Stop-Loss is the level where you will sell your stock if it starts falls down. Most brokers offer this as an automatic selling option in their systems as long as you set the limit. The stop-loss should be floating, which means that if the price goes up, you should adjust your stop-loss to other levels. Some keep a rigid system where they, for example, use -5% to calculate their stop-loss. This is easy to set, but it doesn't not take into consideration the fluctuations (volatility) that some stocks have during the intraday. We recommend to set the stop-loss based on your time horizon, risk, and volatility. You can use percentages or look at the support levels and add a safety margin. If the stocks fall below those supporting levels, occasionally it will fall even further. Some traders like to use trends to their advantage, but make sure you give this level some slack. Amongst devoted people that uses technical analysis as their decision tool, all major signals should be verified by +/-3% margin.

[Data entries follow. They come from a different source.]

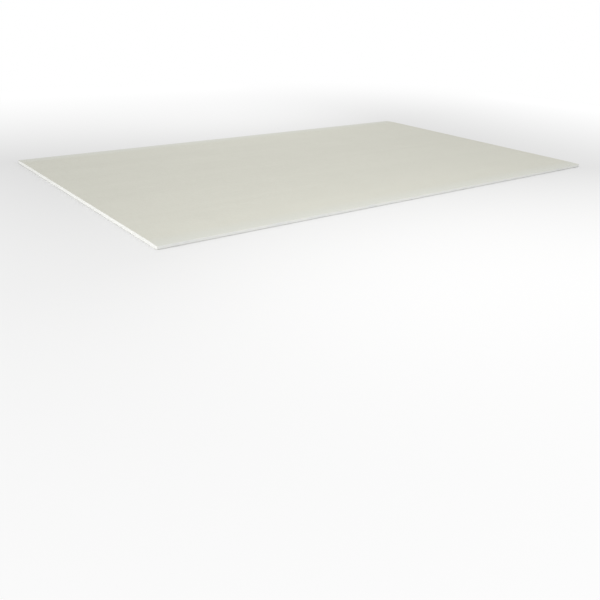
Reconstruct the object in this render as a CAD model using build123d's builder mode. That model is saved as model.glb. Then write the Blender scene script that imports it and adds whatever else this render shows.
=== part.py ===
import os

from build123d import *

# Drywall sheet: one gypsum board wrapped in paper, lying on its back with its face up.
# X runs along the long wrapped edges, Y across them, Z up through the thickness.
# The origin is the middle of the back. All sizes are in millimetres.

# The sheet
sheet_length = 2000
sheet_width = 1200
sheet_thickness = 12.5

# Tapered margin of the face along each long edge, which the joint tape fills
taper_width = 50
taper_depth = 1.5
taper_shoulder_radius = 400  # soft bend where the flat face starts to fall away

# Long edges, where the face paper folds round to the back
face_arris_radius = 2.5
back_arris_radius = 2

# The back paper stops short of the long edges and leaves a strip of the folded face paper bare
bare_strip_width = 15
back_paper_step = 0.3


def edge_section():
    """Corners of the +Y half of the section, from the back to the face: across, up, radius."""
    half_width = sheet_width / 2
    back_paper_edge = half_width - bare_strip_width
    shoulder = half_width - taper_width
    edge_height = sheet_thickness - taper_depth
    return [
        (back_paper_edge, 0, 0),
        (back_paper_edge, back_paper_step, 0),
        (half_width, back_paper_step, back_arris_radius),
        (half_width, edge_height, face_arris_radius),
        (shoulder, sheet_thickness, taper_shoulder_radius),
    ]


right_half = edge_section()
left_half = [(-across, up, radius) for across, up, radius in reversed(right_half)]
section = right_half + left_half

# The section runs the whole length, and both ends are cut off square
with BuildPart() as drywall_sheet:
    with BuildSketch(Plane.YZ):
        with BuildLine():
            FilletPolyline(
                *[(across, up) for across, up, radius in section],
                radius=[radius for across, up, radius in section],
                close=True,
            )
        make_face()
    extrude(amount=sheet_length / 2, both=True)

drywall_sheet.part.label = "drywall_sheet"

os.makedirs("parts", exist_ok=True)
export_step(drywall_sheet.part, "parts/drywall_sheet.step")
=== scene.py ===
import math

import bmesh
import bpy
import numpy as np
from mathutils import Matrix, Vector


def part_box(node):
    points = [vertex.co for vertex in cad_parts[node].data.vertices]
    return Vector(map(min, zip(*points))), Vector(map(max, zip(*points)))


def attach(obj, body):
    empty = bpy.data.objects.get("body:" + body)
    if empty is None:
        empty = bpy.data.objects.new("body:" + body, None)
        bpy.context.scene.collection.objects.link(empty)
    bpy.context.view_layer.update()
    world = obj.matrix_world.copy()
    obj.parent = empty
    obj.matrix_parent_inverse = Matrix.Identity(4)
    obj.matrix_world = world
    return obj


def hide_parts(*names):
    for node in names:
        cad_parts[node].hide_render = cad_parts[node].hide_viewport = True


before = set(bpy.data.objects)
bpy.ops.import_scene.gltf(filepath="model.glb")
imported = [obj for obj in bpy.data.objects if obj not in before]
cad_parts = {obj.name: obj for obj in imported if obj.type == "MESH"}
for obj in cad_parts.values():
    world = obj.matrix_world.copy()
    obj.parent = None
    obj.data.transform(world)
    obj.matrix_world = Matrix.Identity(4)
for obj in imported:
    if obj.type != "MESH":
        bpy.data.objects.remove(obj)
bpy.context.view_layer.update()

# Lengths are in metres. X runs along the long edges, Y across the sheet, Z up through it.
MM = 0.001

# The sheet's outer size comes from the frame
sheet_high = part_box("drywall_sheet")[1]
half_length = sheet_high.x
half_width = sheet_high.y
thickness = sheet_high.z

# Tapered margins of the face, and the long edges that the face paper wraps
taper_width = 50 * MM
taper_depth = 1.5 * MM
shoulder_radius = 400 * MM
face_arris_radius = 2.5 * MM
back_arris_radius = 2 * MM

# Where the face paper was folded round the long edges, above the back
upper_fold_height = 8.4 * MM
lower_fold_height = 2.5 * MM

# The back paper stops short of the long edges
bare_strip_width = 15 * MM
back_paper_step = 0.3 * MM
back_paper_bevel = 0.12 * MM

# Papers and core at the cut ends
paper_thickness = 0.35 * MM
core_recess = 0.25 * MM
core_relief = 0.2 * MM
lip_turn = 0.08 * MM

# How far the wrapped edges, margins and cuts depart from straight, the longest wave, and how far in it shows.
# Each next wave is shorter and lower.
edge_waver = 0.22 * MM
edge_waver_length = 0.6
edge_waver_reach = 12 * MM
margin_sag = 0.12 * MM
margin_sag_length = 0.9
margin_sag_reach = 40 * MM
cut_waver = 0.15 * MM
cut_waver_length = 0.25
cut_waver_reach = 8 * MM
wave_count = 7
wave_shortening = 1.7
wave_lowering = 0.75

# The four corners are a little worn, across the sheet and along it
corner_wear_across = 0.8 * MM
corner_wear_across_reach = 5 * MM
corner_wear_along = 1.0 * MM
corner_wear_along_reach = 4 * MM

# Mesh spacing
arris_steps = 10
margin_spacing = 5 * MM
flat_spacing = 6 * MM
length_spacing = 20 * MM
rows_through_core = 10
end_insets = np.array([0, 0.4, 1, 2, 4, 8]) * MM
merge_digits = 7  # places that agree to this many digits are one

# Edges that turn by more than this stay sharp, and the others are shaded smooth
sharp_angle = math.radians(30)

# Taper geometry
taper_slope = taper_depth / taper_width
edge_height = thickness - taper_depth
taper_angle = math.atan(taper_slope)
arris_centre_height = edge_height + face_arris_radius * (taper_slope - math.hypot(1, taper_slope))
arris_end = face_arris_radius * (1 - math.sin(taper_angle))
shoulder_end = taper_width + shoulder_radius * math.tan(taper_angle / 2)
shoulder_start = shoulder_end - shoulder_radius * math.sin(taper_angle)

chance = np.random.default_rng(12)


def spread(start, end, spacing):
    """Even steps from start to end, none longer than spacing."""
    return np.linspace(start, end, math.ceil((end - start) / spacing) + 1)


def round_height(radius, inset):
    """How high a quarter circle has risen at this distance in from its upright side."""
    return np.sqrt(np.maximum(radius**2 - np.maximum(radius - inset, 0) ** 2, 0))


def face_height(inset):
    """Height of the face at a distance in from the nearer long edge."""
    arris = arris_centre_height + round_height(face_arris_radius, inset)
    margin = edge_height + inset * taper_slope
    from_flat = np.clip(shoulder_end - inset, 0, shoulder_end - shoulder_start)
    shoulder = thickness - shoulder_radius + np.sqrt(shoulder_radius**2 - from_flat**2)
    return np.where(inset < arris_end, arris, np.where(inset < shoulder_start, margin, shoulder))


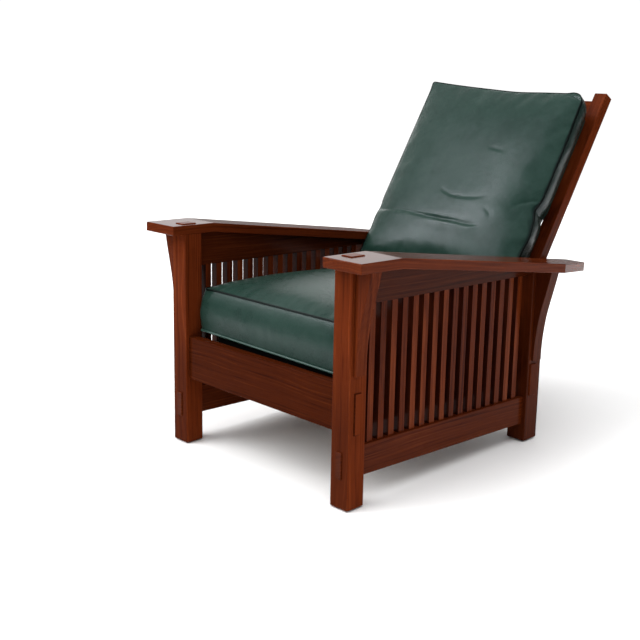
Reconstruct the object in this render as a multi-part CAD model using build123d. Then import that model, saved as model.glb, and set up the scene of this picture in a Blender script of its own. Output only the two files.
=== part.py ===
from build123d import *
import math
import os

# Reclining armchair with bent arms, slatted sides and loose boxed cushions.
# Millimetres, +Z up. The chair faces -Y, and left and right are the sitter's
# (left is +X). Everything is laid out in a square frame whose origin is the
# front foot's front face at floor level. The whole frame then leans back by
# LEAN about that line, and the feet are cut flush with the floor.

LEAN = 2.15                 # whole frame's lean, degrees
GLIDE_H, GLIDE_R = 3.0, 11.0

LEG_OUT = 352.8             # outer face of the legs
LEG_X, LEG_Y = 60.0, 55.7   # leg section
LEG_IN = LEG_OUT - LEG_X
DEPTH = 742.5               # front leg's front face to rear leg's rear face
REAR = DEPTH - LEG_Y
ARRIS = 2.2                 # eased edges
LEG_ARRIS, FOOT_BEVEL = 3.0, 2.6

ARM_Z = 589.7               # underside of the arm's level front part
ARM_T = 25.0
ARM_IN, ARM_OUT = LEG_IN, 419.0
ARM_FRONT, ARM_TAIL = -39.0, 915.0
ARM_FOLD = 735.0            # where the outer edge starts to run inwards
ARM_TAIL_OUT = 356.0
ARM_SLOPE = 7.23            # degrees
BEND_Y, BEND_R = 96.0, 14.0   # the bend is a short, almost sharp crease

TEN_PROUD = 4.2             # through tenons stand this far out
FR_Y0, FR_Y1, FR_Z0, FR_Z1 = 10.5, 37.5, 187.0, 306.0
RR_Y0, RR_Y1, RR_Z0, RR_Z1 = 694.0, 720.0, 155.0, 251.0
SR_X0, SR_X1, SR_Z0, SR_Z1 = 309.0, 340.5, 75.7, 153.4
UP_Z = 498.0                # lower edge of the upper side rail
SLATS, SLAT_W, SLAT_T = 16, 19.0, 22.7
SLAT_X0 = 310.0
SLAT_START, SLAT_PITCH = 81.2, 37.55
STUB = 8.0

CORBEL_T, CORBEL_H, CORBEL_P = 35.0, 255.0, 50.0

ISR_T, ISR_Z0, ISR_Z1 = 17.0, 187.0, 268.0      # inner side rail
XR_Y0, XR_Y1, XR_Z0 = 585.0, 607.0, 187.0       # seat cross rail

SEAT_TILT = 1.8             # seat falls to the rear by this, degrees
SEAT_Y, SEAT_Z = 47.0, 313.0
CUSH_T, CUSH_CROWN, CUSH_X = 128.0, 42.0, 289.3

HINGE_Y, HINGE_Z = 649.5, 232.0
RECLINE = 31.21             # back's angle from upright in the square frame
STILE_OUT, STILE_W, STILE_D = 281.0, 41.0, 32.0
STILE_TOP = 862.0
PIN_R, RUN = 6.0, 0.06
PEG_R, PEG_PITCH, PEG_HOLES, PEG_DEEP = 8.0, 36.0, 4, 32.0

BC_S0, BC_S1, BC_X, BC_T, BC_CROWN = 204.0, 820.0, 285.0, 78.0, 42.0

os.makedirs("parts", exist_ok=True)


# ---------------------------------------------------------------- helpers
MINUS_X = Axis((0, 0, 0), (-1, 0, 0))
MINUS_Y = Axis((0, 0, 0), (0, -1, 0))


def block(x0, x1, y0, y1, z0, z1):
    x0, x1 = min(x0, x1), max(x0, x1)
    return Pos((x0 + x1) / 2, (y0 + y1) / 2, (z0 + z1) / 2) * Box(
        x1 - x0, y1 - y0, z1 - z0)


def yz(pts, x0, x1):
    """Prism along X from a closed outline in Y, Z."""
    x0, x1 = min(x0, x1), max(x0, x1)
    face = make_face(Polyline(*pts, close=True))
    return extrude(Plane.YZ.offset(x0) * face, amount=x1 - x0)


def eased(solid, axis, r=ARRIS):
    return fillet(solid.edges().filter_by(axis), r)


def tenon(x0, x1, y0, y1, z0, z1, face):
    """A tenon whose free end, at the named face, has a small chamfer."""
    t = block(x0, x1, y0, y1, z0, z1)
    if face is None:
        return t
    return chamfer(t.faces().sort_by(face)[-1].edges(), 1.6)


def cyl_x(x0, x1, y, z, r):
    x0, x1 = min(x0, x1), max(x0, x1)
    return Pos((x0 + x1) / 2, y, z) * Rot(0, 90, 0) * Cylinder(r, x1 - x0)


# ---------------------------------------------------------------- arm lines
A = math.radians(ARM_SLOPE)
SA, CA = math.sin(A), math.cos(A)
B0 = BEND_Y - BEND_R * math.tan(A / 2)          # bend starts
CZ = ARM_Z - BEND_R                             # bend's centre height


def bend(r, a):
    return (B0 + r * math.sin(a), CZ + r * math.cos(a))


def slope_at(r, y):
    """Height of the straight rear part's face that lies at radius r."""
    by, bz = bend(r, A)
    return bz - (y - by) * math.tan(A)


def arm_edges(r, y_front, y_rear):
    z = CZ + r
    return [Line((y_front, z), (B0, z)),
            ThreePointArc((B0, z), bend(r, A / 2), bend(r, A)),
            Line(bend(r, A), (y_rear, slope_at(r, y_rear)))]


def arm_face():
    bot = arm_edges(BEND_R, ARM_FRONT, ARM_TAIL)
    r2 = BEND_R + ARM_T
    tail_y = ARM_TAIL + ARM_T * SA
    top = arm_edges(r2, ARM_FRONT, tail_y)
    return make_face(bot + top + [
        Line((ARM_FRONT, ARM_Z), (ARM_FRONT, ARM_Z + ARM_T)),
        Line((ARM_TAIL, slope_at(BEND_R, ARM_TAIL)), (tail_y, slope_at(r2, tail_y)))])


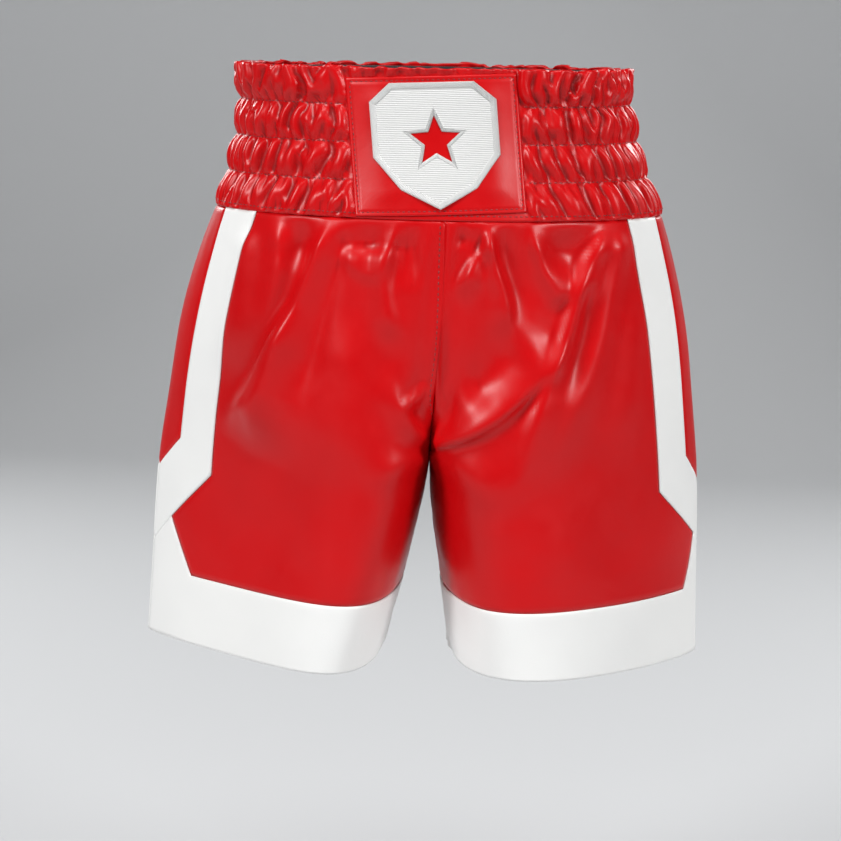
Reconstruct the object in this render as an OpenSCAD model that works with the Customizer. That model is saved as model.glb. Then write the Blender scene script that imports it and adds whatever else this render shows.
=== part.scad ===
// Boxing shorts in coated vinyl: a four-channel elastic waistband with a front patch,
// and two legs, each sewn from a front and back panel, a side panel, two stripes and
// two hem bands. Millimetres, +Z up, the wearer faces -Y. The origin is the middle of
// the waist opening at the top edge of the waistband, and the legs hang below it.

/* [Waistband] */
// Half of the width across the hips of the top edge
waist_half_w = 144; // [120:1:190]
// Half of the depth from belly to back of the top edge
waist_half_d = 101; // [80:1:130]
// Height of the waistband
band_h = 107; // [80:1:140]
// Extra half width at the bottom of the waistband
band_flare_w = 24; // [5:1:35]
// Extra half depth at the bottom of the waistband
band_flare_d = 14; // [5:1:30]
// How far the gathered vinyl puffs out over each elastic
puff = 4.2; // [2:0.1:8]
// Width of each elastic
elastic_w = 20; // [12:1:22]
// Thickness of each elastic
elastic_t = 1.4; // [0.8:0.1:2]

/* [Legs] */
// Total length from the top edge to the hem
total_length = 440; // [380:1:560]
// Front rise, from the top edge down to the crotch
rise = 296; // [270:1:340]
// Half of the full width at the hems
hem_half_w = 215; // [180:1:240]
// Half of the gap between the two hems
hem_gap = 25; // [8:1:40]
// Half of the depth of each hem
hem_half_d = 114; // [95:1:140]
// Half of the depth at the seat
seat_half_d = 129; // [110:1:150]
// How far the seat stands back from the middle
seat_back = 8; // [0:1:20]
// Height over which the flat centre seam curls under to the crotch
rise_curve_h = 112; // [70:1:150]
// How quickly the sides flare out below the waistband
side_flare_h = 110; // [60:1:140]

/* [Stripes and hem bands] */
// Distance from the side seam to a stripe's outer edge at the waist
stripe_top = 37; // [15:1:45]
// Distance from the side seam to a stripe's outer edge at its kink
stripe_kink = 30; // [20:1:40]
// Width of a stripe at the waist
stripe_top_w = 40; // [30:1:60]
// Width of a stripe at its kink
stripe_w = 38; // [30:1:50]
// Distance from the top edge down to the stripes' outer kink
kink_depth = 286; // [270:1:300]
// Sideways run for each millimetre of drop on the diagonal edges
diagonal_slope = 1.14; // [1:0.01:1.6]
// Height of the hem bands
hem_band_h = 51; // [35:1:55]
// Distance from the side seam to the shoulder of a hem band's peak
peak_shoulder = 24; // [15:1:35]
// Distance from the side seam to the foot of a hem band's peak
peak_foot = 50; // [40:1:65]

/* [Patch and emblem] */
// Width of the front patch
patch_w = 123; // [90:1:140]
// Height of the front patch
patch_h = 98; // [70:1:104]
// Turn of the patch, seen from the front
patch_tilt = 2.5; // [0:0.1:4]
// Height of the shield emblem
emblem_h = 84; // [50:1:88]
// Width of the shield emblem
emblem_w = 86; // [45:1:96]
// Width of the satin-stitched borders
border_w = 5; // [3:0.5:8]
// Outer radius of the star opening in the shield
star_r = 20; // [10:1:24]

/* [Fabric] */
// Thickness of the coated vinyl
vinyl_t = 1.2; // [0.8:0.1:1.6]
// Thickness of the woven lining
lining_t = 0.8; // [0.5:0.1:1.2]
// Thickness of the sewing thread
thread_d = 0.8; // [0.5:0.1:1]

/* [Hidden] */

vinyl_red = [0.78, 0.02, 0.03];
vinyl_white = [0.92, 0.92, 0.90];
lining_black = [0.06, 0.06, 0.07];
elastic_white = [0.85, 0.85, 0.82];
thread_red = [0.62, 0.02, 0.03];

channels = 4;
gap = 0.1;                     // clearance between layers that lie on each other
channel_h = band_h / channels;
channel_steps = 4;             // rows of facets down one channel
ring_steps = 48;               // facets round the waist
stitch_inset = 3;              // from a patch edge to its line of stitching
interfacing_t = 0.6;
binding_h = 12;
binding_drop = 7;              // how far the binding hangs below the waist seam
facing_h = 40;
facing_clear = 0.3;            // from the hem band to its facing
seam_beside = 3.5;             // from the centre seam to its stitching
tip_w = 1.4;                   // width at which a pointed piece is cut off
pad_t = 2;                     // thickness of the emblem's padded twill
label_size = [32, 22];

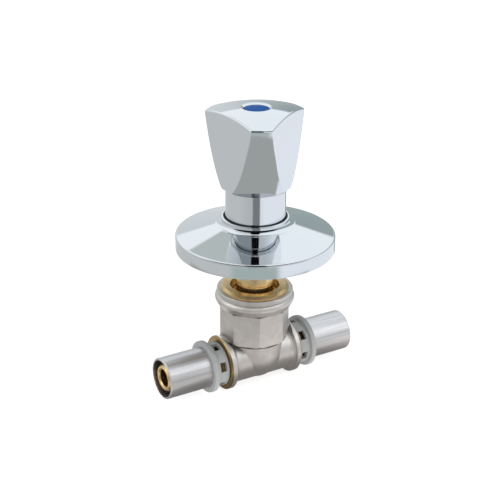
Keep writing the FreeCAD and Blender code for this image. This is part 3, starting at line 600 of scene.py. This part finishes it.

To illustrate this: if a trend is broken, it must be confirmed by the falling 3% below the trend line. Same goes for pivot points, accumulated volume etc.

Selling a stock, commodity or currency is way harder than buying it. Naturally, we always hope for more profit or to get back some of our losses. A strong stop-loss strategy will save you a lot of money. If a stock is sold because of the stop-loss you can still buy it back, perhaps at lower levels where you own more shares (accumulation).